Mel Gibson’s performance as William Wallace was superb. Those scenes of the English Calvary of horses being impaled on the spears of the Schiltrons massed in dense formation on the muddy field of Falkirk was unforgettable. Gibson captured the character of the working class hero to perfection. The dour pitiless fighter, the rigid unyielding leader of men. The proud defiant former guardian of the Realm of Scotland being led in chains onto Westminster hall to face train for treason. That trial scene was for me a very moving experience. Edward Plantaganet hidden out of view behind a veiled curtain, gloating as he watched the proceedings at a discrete distance. It reminded me of Jesus of Nazareth on trial before Pontius Pilate. The 31 year old William Wallace emanating an air of awesome dignity. The bearded patriot with a purple cloak draped mockingly over his shoulders, a his head crowned with a wreath of Laurel in preparation for judgement.

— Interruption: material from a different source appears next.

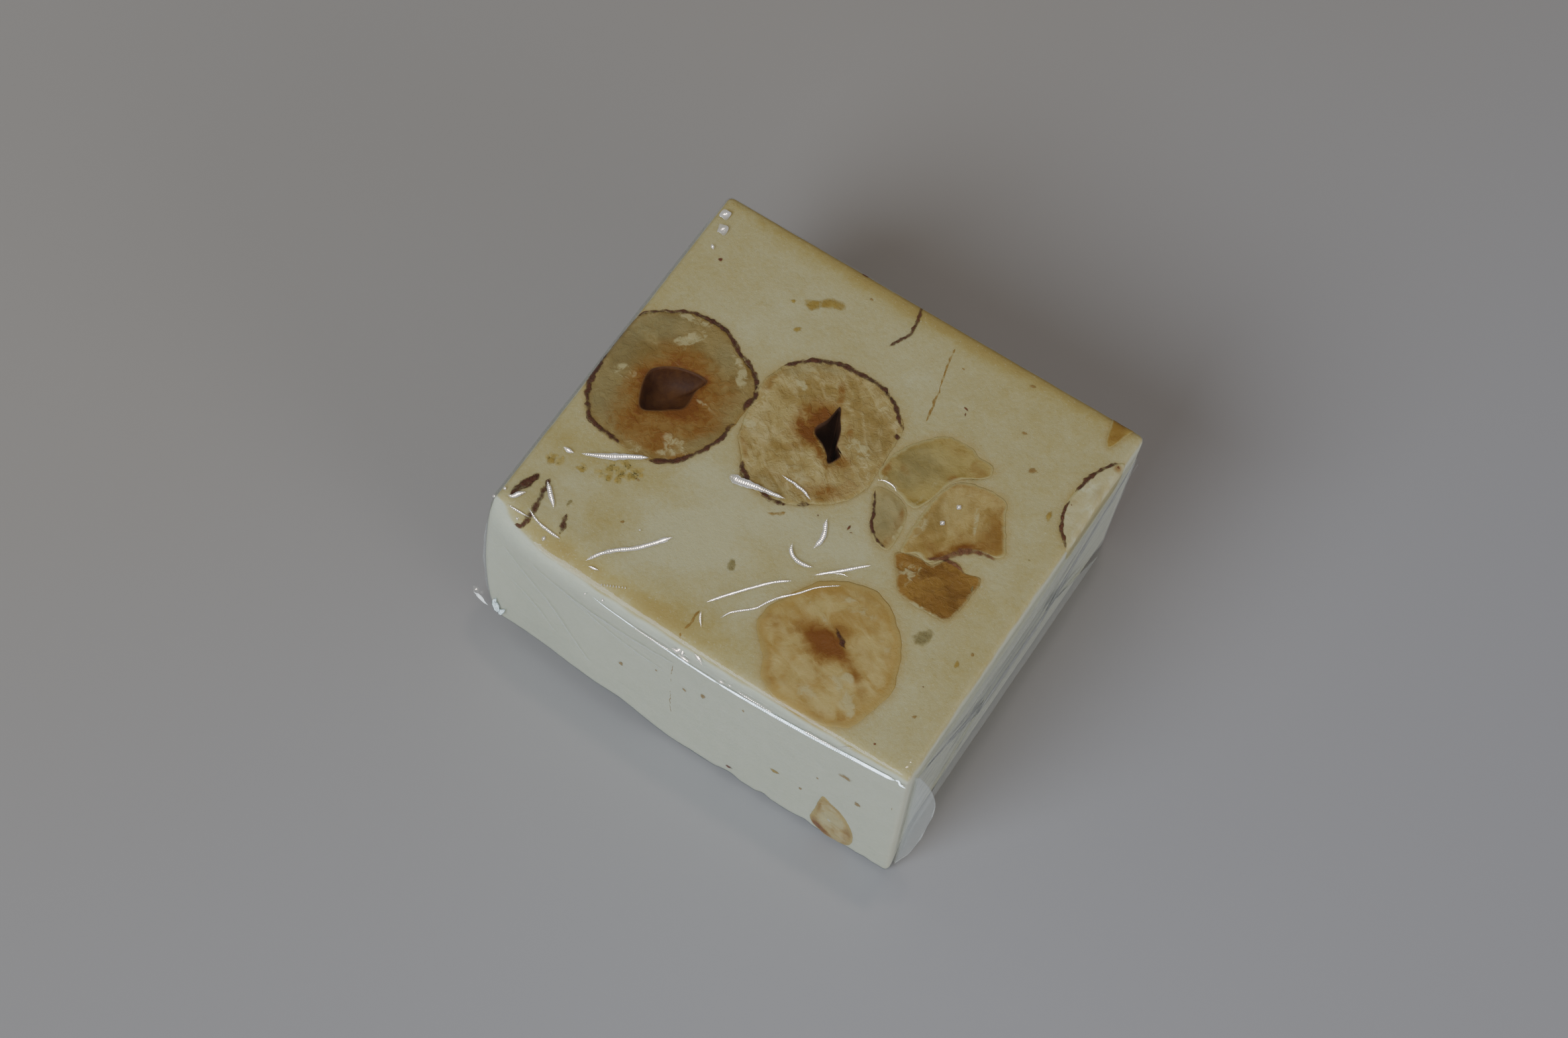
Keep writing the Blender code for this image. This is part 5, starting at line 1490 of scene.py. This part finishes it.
class NOUGAT_OT_folds(bpy.types.Operator):
    """Fold the film over the ends, and raise its ears and wall folds"""

    bl_idname = "nougat.folds"
    bl_label = "Folded ends and ears"

    def execute(self, context):
        folds, lines = [], []
        for side in (-1, 1):
            wall = end_wall(side)
            for order, (corners, stand) in enumerate(END_FOLDS):
                grid = four_corner_grid(corners, *FOLD_GRID)
                spots = np.concatenate([grid, grid[..., :1] * 0 + side * 9], axis=-1)
                wavy = 0.02 * ripple(spots, 5.0, 201 + order)
                lift = AIR + (stand + wavy) * MM
                folds.append(sheet_surface(wall(grid[..., 0], grid[..., 1], lift), FOLD_THICK))
                a, b, c, d = np.array(corners)
                for start, end in ((a, d), (b, c), (d, c)):
                    if abs(start[0] - end[0]) > 0.5:
                        lines.append(path_strip([start, (start + end) / 2, end], (0.10, 0.26, 0.12), 0.06,
                                                wall, AIR + (stand + 0.03) * MM, 0.15, 301 + order))
        dressed("film_end_folds", folds, fold_finish("folded_film", 0.05))
        # The fold edges on the end walls are pale diffuse lines: milky film with painted sheen that stays
        # light under any lamp.
        dressed("fold_creases", lines, milky_sheen_finish("fold_gleam", 0.30, (226, 230, 226)))
        for ear in EARS:
            self.ear(*ear)
        dressed("film_front_edge", pleats(WALL_LINES, WINDOW, front_wall, AIR + 0.00008, 0.06, seed=401),
                crease_finish("edge_gleam", 0.80, (0.90, 0.97, 1.0)))
        # Pale diffuse lines on the front and right walls: milky folds with painted sheen that stays light
        # under any lamp.
        parts = strips(FRONT_FOLDS, 0.02, front_wall, AIR + 0.00006, 0.15, seed=421) \
            + strips(RIGHT_FOLDS, 0.02, end_wall(1), AIR + 0.00045, 0.15, seed=441)
        dressed("film_wall_folds", parts, milky_sheen_finish("milky_fold_sheen", 0.35, (226, 230, 226)))
        gleams = pleats(CORNER_GLEAMS, WINDOW, front_wall, AIR + 0.00010, 0.05, seed=461)
        dressed("film_corner_gleam", gleams, crease_finish("corner_gleam", 0.30, (0.90, 0.98, 0.98)))
        knobs = [facet_strip(*knob, left_foot, 0.00002 * order, 0.30, 481 + order)
                 for order, knob in enumerate(KNOB_GLEAMS)]
        dressed("film_knob", knobs, crease_finish("knob_gleam", 0.22, (1.0, 0.97, 0.92)))
        return {"FINISHED"}

    def ear(self, name, side, heights, reach):
        """Ear of film: a flat bulging sheet from the corner, as wide as the reach at each height."""
        z = np.linspace(heights[0], heights[-1], EAR_GRID[0])[:, None] + np.zeros((1, EAR_GRID[1]))
        u = np.linspace(0.0, 1.0, EAR_GRID[1])
        wide = np.pad(np.interp(z[:, 0], heights, reach), 6, mode="edge")
        soft = np.convolve(wide, np.ones(13) / 13.0, mode="valid")[:, None]
        out = soft * u
        grid = end_wall(side)(np.full_like(z, -17.6), z, AIR)
        crumple = ripple(np.stack([out, z, 0.0 * z], axis=-1), 3.0, 501) * u
        grid[..., 0] += side * out * MM
        grid[..., 1] += (0.35 * u * soft - 0.5 * np.sin(math.pi * u) * soft * 0.5 + 0.14 * crumple) * MM
        dressed("film_ear_" + name, [sheet_surface(grid, EAR_THICK)],
                fold_finish("ear_film_" + name, 0.08))
        rim = grid[:, -1]
        wave = ripple(rim / MM, 4.0, 511)
        half = ((0.05 + 0.04 * wave) * MM).clip(0.00001)
        across, lift = (np.tile(np.eye(3)[axis], (len(rim), 1)) for axis in range(2))
        gleam = np.repeat((0.55 + 0.45 * wave).clip(0.0, 1.0), PLEAT_CORNERS)
        rows = lens_rows(rim, across, lift, half, half * 0.8)
        # The ear's rim is a pale diffuse line: milky film edge with painted sheen.
        dressed("film_ear_rim_" + name, [ring_solid(rows, {"gleam": (gleam, [0.0, 0.0])})],
                milky_sheen_finish("ear_rim_" + name, 0.45, (232, 232, 228)))


class NOUGAT_OT_stage(bpy.types.Operator):
    """Set the table, the lamps, the surroundings and the camera"""

    bl_idname = "nougat.stage"
    bl_label = "Stage"

    def execute(self, context):
        stage = context.scene.nougat_stage
        span = np.linspace(-TABLE_REACH, TABLE_REACH, TABLE_POINTS)
        x, y = np.meshgrid(span, span, indexing="ij")
        index = np.arange(TABLE_POINTS ** 2).reshape(TABLE_POINTS, TABLE_POINTS)
        table = new_piece("table_top", np.stack([x, y, np.zeros_like(x)], axis=-1).reshape(-1, 3),
                          quads_of(index))
        table.data.materials.append(table_finish(stage))
        world = bpy.data.worlds.new("soft_room")
        world.use_nodes = True
        back = world.node_tree.nodes["Background"]
        back.inputs["Color"].default_value = (1.0, 0.97, 0.93, 1.0)
        back.inputs["Strength"].default_value = stage.sky
        context.scene.world = world
        self.lamp("key_lamp", (-0.36, 0.24, 0.30), 0.30, stage.key_power, (1.0, 0.84, 0.62))
        self.lamp("right_fill", (0.56, -0.14, 0.13), 0.30, stage.fill_power, (0.95, 0.96, 0.98))
        self.lamp("window_lamp", WINDOW, 0.45, stage.window_power, (0.75, 0.86, 0.97))
        self.lamp("glint_lamp", LAMP, 0.045, stage.glint_power, (1.0, 0.87, 0.77))
        camera = bpy.data.cameras.new("camera")
        camera.lens = stage.lens
        camera.sensor_width = SENSOR_WIDTH
        camera.clip_start = 0.01
        eye = bpy.data.objects.new("camera", camera)
        context.scene.collection.objects.link(eye)
        axes = np.stack([CAMERA_RIGHT, CAMERA_UP, np.cross(CAMERA_RIGHT, CAMERA_UP), EYE], axis=1)
        eye.matrix_world = Matrix([*axes.tolist(), [0.0, 0.0, 0.0, 1.0]])
        context.scene.camera = eye
        return {"FINISHED"}

    def lamp(self, name, place, size, power, color):
        """Add a round area lamp that faces the piece."""
        light = bpy.data.lights.new(name, "AREA")
        light.shape = "DISK"
        light.size = size
        light.energy = power
        light.color = color
        obj = bpy.data.objects.new(name, light)
        obj.location = place
        obj.rotation_euler = (-obj.location).to_track_quat("-Z", "Y").to_euler()
        bpy.context.scene.collection.objects.link(obj)


class NOUGAT_PT_panel(bpy.types.Panel):
    """List of the nougat's operators and settings"""

    bl_idname = "NOUGAT_PT_panel"
    bl_label = "Nougat"
    bl_space_type = "VIEW_3D"
    bl_region_type = "UI"
    bl_category = "Nougat"

    def draw(self, context):
        for group in ("nougat_look", "nougat_film", "nougat_stage"):
            settings = getattr(context.scene, group)
            box = self.layout.box()
            for name in settings.__annotations__:
                box.prop(settings, name)
        for operator in OPERATORS:
            self.layout.operator(operator.bl_idname)


OPERATORS = (NOUGAT_OT_block, NOUGAT_OT_kernels, NOUGAT_OT_skins, NOUGAT_OT_crumbs,
             NOUGAT_OT_film, NOUGAT_OT_creases, NOUGAT_OT_folds, NOUGAT_OT_stage)
CLASSES = (NougatLook, FilmLook, StageLook) + OPERATORS + (NOUGAT_PT_panel,)


def register():
    for item in CLASSES:
        bpy.utils.register_class(item)
    bpy.types.Scene.nougat_look = bpy.props.PointerProperty(type=NougatLook)
    bpy.types.Scene.nougat_film = bpy.props.PointerProperty(type=FilmLook)
    bpy.types.Scene.nougat_stage = bpy.props.PointerProperty(type=StageLook)


def unregister():
    del bpy.types.Scene.nougat_look
    del bpy.types.Scene.nougat_film
    del bpy.types.Scene.nougat_stage
    for item in reversed(CLASSES):
        bpy.utils.unregister_class(item)


def main():
    """Build every piece and the stage."""
    register()
    bpy.ops.nougat.block()
    bpy.ops.nougat.kernels()
    bpy.ops.nougat.skins()
    bpy.ops.nougat.crumbs()
    bpy.ops.nougat.film()
    bpy.ops.nougat.creases()
    bpy.ops.nougat.folds()
    bpy.ops.nougat.stage()


if __name__ == "__main__":
    main()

Bruce may, or may not have been present, at the Battle of Stirling Bridge in 1297. To this day die hard supporters of the doomed Wallace blame Bruce for a catalogue of misfortune that befell the Laird of Elderly in the aftermath of hid triumph at Stirling. The Director of Braveheart exploited this distorted view of Bruce in the film to maximum effect. The film damned Bruce forever in the eyes of those same diehards. It also had to be said that Braveheart opened the eyes of tens of thousands of Scots to a better understanding of their own History. Who cold forget that memorable moment in the film when Wallace addressed his troops and that his fiery speech on the battle field at Falkirk, the camera zoomed in for a close up as he was talking. The Roman historian Tacitus, writing at the end of the first century AD tells us that, ‘The Picti of Caledonia went into battle naked, their faces smeared with (woad) blue paint’. No historian was at hand when that scene was shot on location!